Protect yourself with these prevention tips:

  • STAY OUT OF THE SUN – During times of extreme heat temperatures, stay indoors. The sun is hottest between 10 a.m. and 2 p.m.  Adjusting when you go outside could mean a difference of several degrees.
  • AIR CONDITIONING – Air conditioning is the primary factor against heat-related illness and death. Spend as much time as possible in air conditioned spaces.  If you don’t have an air conditioner, go somewhere that is air conditioned such as the library, indoor mall or a movie theater.
  • STAY HYDRATED – Drink plenty of cool water, clear juices, and other liquids that don’t contain alcohol or caffeine. Dehydration is common among older adults and can be life threatening.  Don’t wait to drink until you are thirsty as that can be a sign of dehydration.
  • DRESS APPROPRIATELY – When outdoors wear light colored, loose clothing.
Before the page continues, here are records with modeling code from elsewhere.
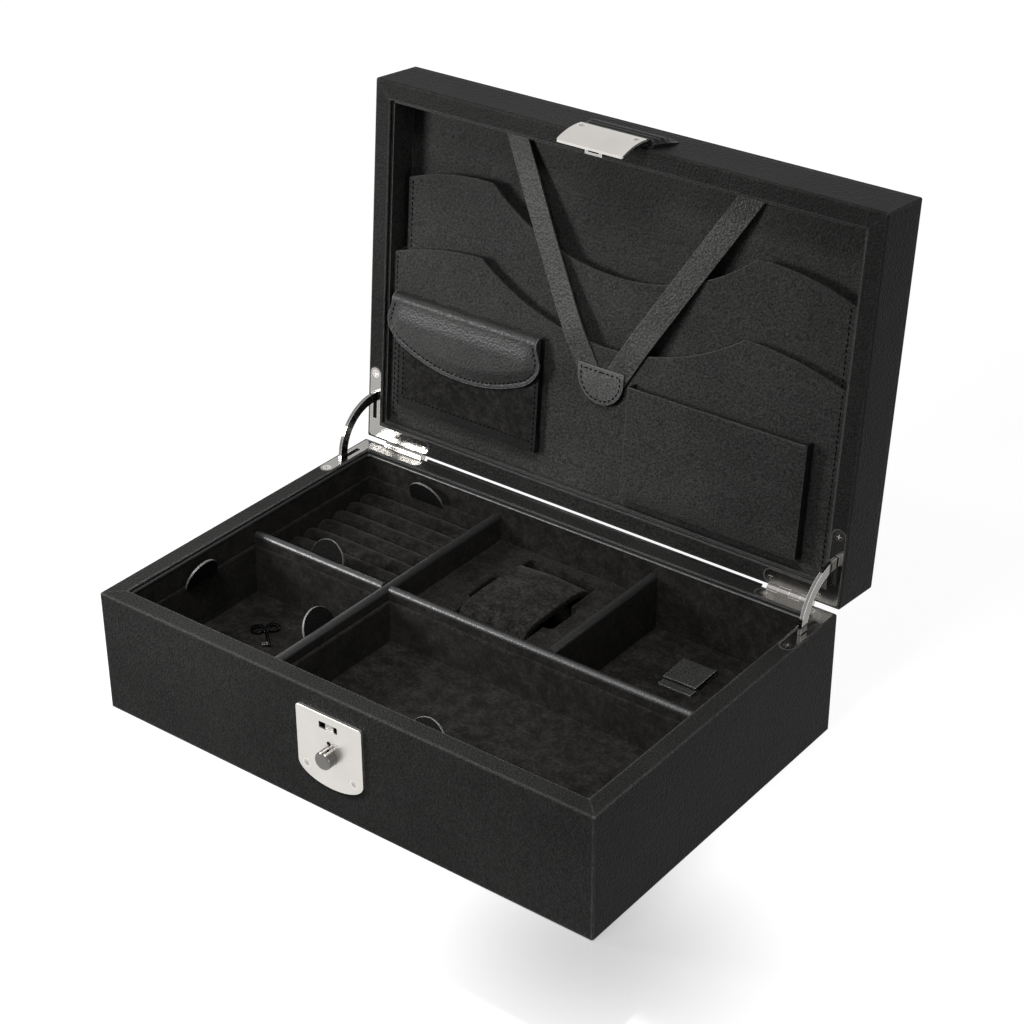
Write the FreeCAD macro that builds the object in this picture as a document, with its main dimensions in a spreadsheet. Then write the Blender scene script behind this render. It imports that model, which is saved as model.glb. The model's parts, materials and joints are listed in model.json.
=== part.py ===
import FreeCAD, Part
import os
import re

import Sketcher
from FreeCAD import Placement, Rotation, Vector

# A leather-covered jewelry box with a hinged lid, lift-out trays and a push-button hasp lock.
# Frame: origin at the middle of the underside, +X to the right, +Y to the back, +Z up.
# Lid pieces are drawn with the lid closed, and their node turns them open about the hinge pins.

doc = FreeCAD.newDocument("JewelryBox")

# Driving sizes, mm and degrees

SIZES = {
    # case halves
    "box_width": 330,
    "box_depth": 222,
    "base_height": 75,
    "lid_height": 35.3,
    "rim_gap": 0.4,
    "wall": 11,
    "skin": 1.2,
    "turn_in": 12,
    "edge_round": 1.2,
    "inner_edge_round": 0.8,
    "seam_gap": 0.2,
    "top_seam_drop": 4.2,
    "pad_inset": 6,
    "pad_thick": 0.8,
    "base_board": 4.2,
    "lid_board": 6.5,
    "lid_backing": 6.5,
    "liner": 1.5,
    "liner_drop": 2.3,
    "floor_liner": 1,
    "soft_gap": 0.3,
    # hinges
    "lid_open_angle": 95,
    "pin_out": 1.1,
    "pin_radius": 1.1,
    "pin_fit": 0.05,
    "barrel_radius": 2.6,
    "knuckle_length": 7,
    "knuckle_gap": 0.25,
    "barrel_inset": 44,
    "leaf_thick": 2,
    "leaf_leg": 7.5,
    "leaf_side_reach": 42,
    "leaf_back_inset": 5.45,
    "leaf_back_reach": 43.5,
    "leaf_corner_round": 2,
    "leaf_corner_inset": 13.5,
    "leaf_margin": 0.25,
    "arm_slot_reach": 31.8,
    "arm_slot_start": 14.1,
    "arm_slot_width": 3.1,
    "arm_outer": 31.4,
    "arm_inner": 25.6,
    "arm_thick": 2,
    "arm_overrun": 10,
    "arm_head_width": 4.4,
    "arm_head_sweep": 4.5,
    "channel_width": 5,
    "channel_slack": 0.6,
    # screws
    "screw_head": 2.4,
    "screw_head_deep": 1.2,
    "screw_shank": 1.1,
    "screw_length": 8,
    "screw_cross": 0.5,
    "screw_cross_deep": 0.6,
    "screw_cross_half": 1.44,
    # compartments
    "divider_thick": 5.5,
    "divider_drop": 9,
    "cross_divider_y": 0,
    "tray_gap": 0.6,
    "tray_wall": 2.5,
    "tray_floor": 2,
    "tray_rim_drop": 15.5,
    "small_tray_drop": 45.5,
    "large_tray_drop": 40.3,
    "floor_panel_drop": 43,
    "floor_panel_thick": 2.5,
    "batten_width": 4,
    "tray_round": 1,
    # ring rolls and tabs
    "roll_count": 7,
    "roll_radius": 6.25,
    "roll_pitch": 12.75,
    "roll_drop": 22,
    "roll_rest": 0.2,
    "tab_radius": 12,
    "tab_thick": 1.6,
    "tab_top_drop": 2.6,
    "tab_root_drop": 20,
    "tab_lean": 20,
    "small_tab_y": -50,
    "ring_tab_in": 50,
    "large_tab_in": 5,
    # watch insert and cuff
    "insert_drop": 25,
    "well_half_width": 24,
    "well_front_gap": 15,
    "well_back_gap": 8.5,
    "well_corner": 3,
    "well_floor_z": 14,
    "notch_deep": 5.5,
    "notch_front_reach": 12.6,
    "notch_back_reach": 13.4,
    "notch_floor_z": 30,
    "cuff_half_width": 22.7,
    "cuff_forward": 1.9,
    "cuff_radius": 33.5,
    "cuff_thick": 4,
    "cuff_tuck": 8,
    # pull loop and key
    "loop_x": 102,
    "loop_width": 21,
    "loop_front": 51,
    "loop_upper_front": 56,
    "loop_back": 76,
    "loop_leather": 1.2,
    "loop_bend": 0.7,
    "key_x": -117.5,
    "key_y": -34,
    "key_turn": -40.6,
    "key_length": 18.4,
    "key_shaft": 1,
    "key_bow_wide": 4.3,
    "key_bow_thick": 1.6,
    "key_bow_hole": 2.2,
    "key_bit": 3.4,
    "key_gap": 0.1,
    # lock
    "plate_half_width": 22,
    "plate_top_drop": 11.4,
    "plate_shoulder_drop": 46,
    "plate_drop": 10.5,
    "plate_thick": 1.8,
    "plate_skin": 1,
    "plate_corner": 2,
    "plate_edge": 0.5,
    "slot_half_width": 6.2,
    "slot_low_drop": 20,
    "slot_high_drop": 16,
    "slot_corner": 0.6,
    "keyhole_drop": 28,
    "keyhole_radius": 1.4,
    "keyhole_neck": 0.6,
    "keyhole_foot_drop": 30.1,
    "lock_screw_x": 16,
    "lock_screw_drop": 46.7,
    "button_drop": 36,
    "button_radius": 5.2,
    "button_proud": 6,
    "button_deep": 9.5,
    "button_fit": 0.08,
    "button_edge": 1.2,
    "button_flange": 6.2,
    "button_flange_thick": 0.8,
    "button_travel": 2.5,
    "case_half_width": 12.5,
    "case_low_drop": 45,
    "case_high_drop": 12.5,
    "case_deep": 8,
    "case_wall": 0.8,
    "case_gap": 0.2,
    "tongue_half_width": 2.75,
    "tongue_drop": 16.8,
    "tongue_thick": 1.2,
    "catch_bar_drop": 26,
    "catch_bar_high": 3,
    "catch_half_width": 11,
    "catch_leg": 3.8,
    "catch_foot_drop": 35,
    "catch_foot_deep": 4.5,
    "catch_gap": 0.1,
    "spring_radius": 1.7,
    "spring_wire": 0.5,
    # hasp and its leather strap
    "hasp_pivot_out": 3,
    "hasp_pivot_up": 1.6,
    "hasp_rest_angle": 5.8,
    "hasp_half_width": 21.3,
    "hasp_length": 23.1,
    "hasp_back_out": 5.84,
    "hasp_back_drop": 0.62,
    "hasp_bow": 1.5,
    "hasp_thick": 1.25,
    "hasp_clear": 0.3,
    "hasp_corner": 2,
    "hasp_trim": 0.2,
    "hasp_screw_out": 0.55,
    "hasp_screw_x": 17.6,
    "hasp_screw_drop": 5,
    "staple_half_width": 5.5,
    "staple_window": 3.45,
    "staple_bar": 1.3,
    "staple_thick": 1.8,
    "staple_root": 0.8,
    "staple_foot": 0.5,
    "staple_drop": 18,
    "staple_tip_in": 2.1,
    "strap_half_width": 27,
    "strap_top_up": 21.6,
    "strap_out": 4.5,
    "strap_knuckle": 2,
    "strap_low_gap": 0.6,
    "strap_edge": 1.2,
    "strap_bow": 1.6,
    "strap_shoulder": 13,
    "strap_backing_half": 20,
    "strap_backing_high": 10,
    "backing_drop": 0.5,
    "backing_in_gap": 0.7,
    "backing_gap": 0.1,
    # lid fittings
    "rear_panel_low": 11.6,
    "rear_panel_inset": 4.5,
    "rear_centre_rise": 129.5,
    "rear_peak_x": 87,
    "rear_peak_rise": 162.5,
    "rear_side_rise": 152,
    "rear_side_bow": 3.3,
    "front_panel_low": 5,
    "front_centre_rise": 90,
    "front_peak_x": 88,
    "front_peak_rise": 119.5,
    "front_side_rise": 107.5,
    "front_side_bow": 2.8,
    "panel_thick": 1.6,
    "rear_panel_gap": 1.5,
    "front_panel_gap": 0.2,
    "panel_clear": 0.1,
    "ribbon_width": 14,
    "ribbon_thick": 1.2,
    "ribbon_dip_run": 6,
    "ribbon_dip": 1,
    "ribbon_rear_gap": 0.7,
    "ribbon_front_gap": 0.6,
    "ribbon_start_x": 76,
    "ribbon_start_inset": 6.5,
    "ribbon_end_x": 8,
    "ribbon_tuck": 6,
    "ribbon_rear_rise": 21,
    "ribbon_front_rise": 0.5,
    "tab_half_width": 15.5,
    "tab_below_mouth": 11.5,
    "tab_high": 22,
    "pouch_inset": 8.5,
    "pouch_width": 104,
    "pouch_high": 69,
    "pouch_rise": 14.5,
    "pouch_out": 5.9,
    "pouch_wall": 1.2,
    "flap_inset": 2.5,
    "flap_over": 2,
    "flap_side_high": 23,
    "flap_tip_high": 39,
    "flap_thick": 1.2,
    "flap_gap": 0.4,
    "pocket_width": 115,
    "pocket_inset": 16.5,
    "pocket_high": 67.5,
    "pocket_rise": 7.5,
    "pocket_out": 7.4,
    "pocket_wall": 1.6,
    "pocket_edge": 0.6,
}

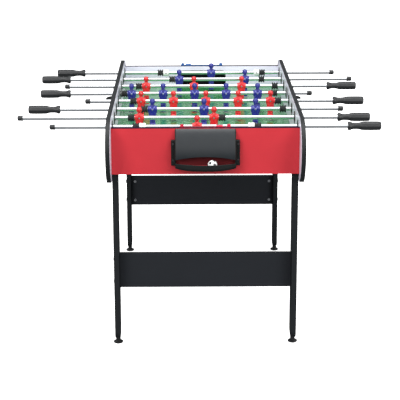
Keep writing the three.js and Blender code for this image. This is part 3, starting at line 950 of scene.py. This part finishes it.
def wings(node, side):
    """The flanges beside the hood, each with two fixing screws."""
    bm = bmesh.new()
    for x_side in SIDES.values():
        inner, outer = span(x_side, HOOD["half"] - 2.2, WING["half"])
        corners = rectangle(inner, WING["bottom"], outer, WING["top"])
        outline = [outward(side, x, 0, z)[::2] for x, z in corners]
        if side > 0:
            outline = outline[::-1]
        low, high = span(side, END_OUTER + BACK_GAP, END_OUTER + WING["depth"])
        plate(bm, rounded(outline, 2.5), low, high, along_y, 2.2, cuts=4)
        for z in (WING["bottom"] + 17, WING["top"] - 12):
            centre = outward(side, x_side * (WING["half"] - 6.2), WING["depth"] - 0.4, z)
            screw_head(bm, centre, along_y, side, 3.2, 1.5, look=1)
    piece(f"{node}_wings", bm, [TRAY, BLACK_STEEL], TABLE)


# ---- Ball ----


# Directions from the ball's middle to two neighbouring black patches.
PATCHES = (Vector((0.50, -0.85, 0.16)), Vector((-0.55, -0.58, 0.60)))


def axes_of(first, second):
    """Right-angled axes laid along two directions, as a matrix's columns."""
    middle, across = (first + second).normalized(), (first - second).normalized()
    across = (across - middle * across.dot(middle)).normalized()
    return Matrix((middle, across, middle.cross(across))).transposed()


def ball():
    """A white ball with twelve black patches and grooves between its panels."""
    low, high = box_mm("ball")
    centre, radius = (low + high) / 2, (high.z - low.z) / 2
    frame_bm = bmesh.new()
    bmesh.ops.create_icosphere(frame_bm, subdivisions=1, radius=1)
    frame_bm.edges.ensure_lookup_table()
    edge = frame_bm.edges[0]
    third = edge.calc_length() / 3
    tilt = axes_of(*PATCHES) @ axes_of(edge.verts[0].co, edge.verts[1].co).transposed()
    corners = frame_bm.verts[:]
    bmesh.ops.bevel(frame_bm, geom=corners, offset=third, affect="VERTICES", segments=1, profile=0.5)
    bm = bmesh.new()
    for panel in frame_bm.faces:
        corners = [vert.co.normalized() for vert in panel.verts]
        middle = sum(corners, Vector()).normalized()
        look = 1 if len(corners) == 5 else 0
        for i, corner in enumerate(corners):
            ball_wedge(bm, (middle, corners[i - 1], corner), tilt, centre, radius, look)
    frame_bm.free()
    piece("ball_with_patches", bm, [BALL_WHITE, BALL_BLACK], "ball", ["ball"], sharp=80)


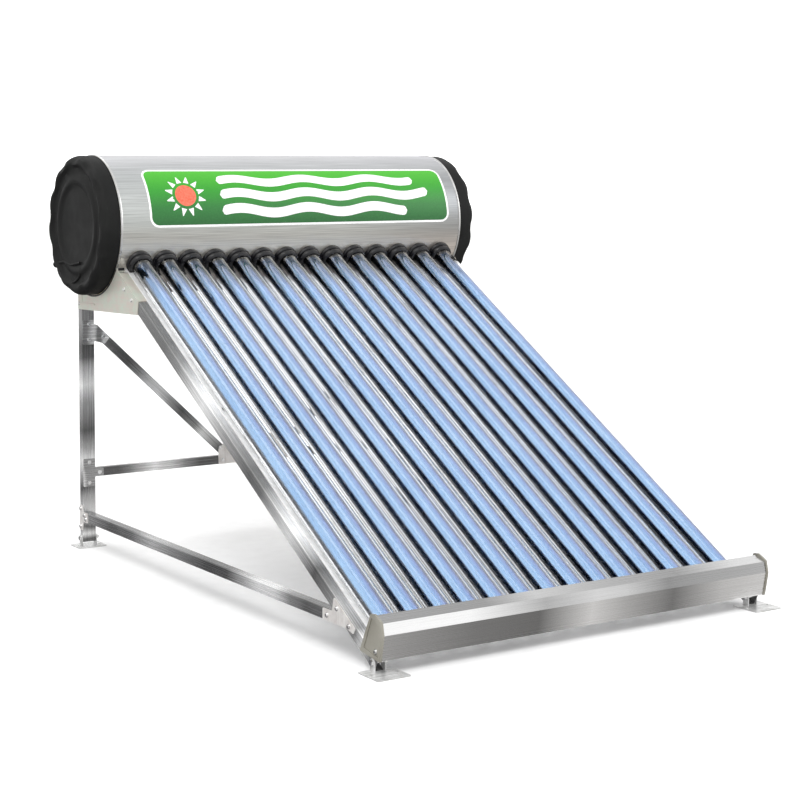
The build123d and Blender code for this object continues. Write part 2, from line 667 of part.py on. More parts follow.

Dark colored clothes absorb heat.  Wear sunglasses and a wide brimmed hat.
  • ALWAYS WEAR SUNSCREEN – Sunburn damages your skin, causes a loss of body fluids and affects your body’s ability to cool itself. Use “broad spectrum” sunscreen with sun protection factor (SPF) of 30 or higher.
  • COOL DOWN – Take tepid showers, baths, or sponge baths when you’re feeling warm. Or, you can wet washcloths or towels with cool water and put them on your wrists, ankles, armpits, and neck.

During hot summer months, our elderly loved ones, friends and neighbors are more susceptible to heat related illnesses and injuries.  If you have elderly relatives or neighbors, you should visit those at risk at least twice a day and watch for signs of heat exhaustion or heat stroke.  If you see any signs of severe heat stress, you may be dealing with a life-threatening emergency.  Have someone call for immediate medical assistance while you begin cooling the affected person.  If emergency medical personnel are delayed, call the hospital emergency room for further instructions.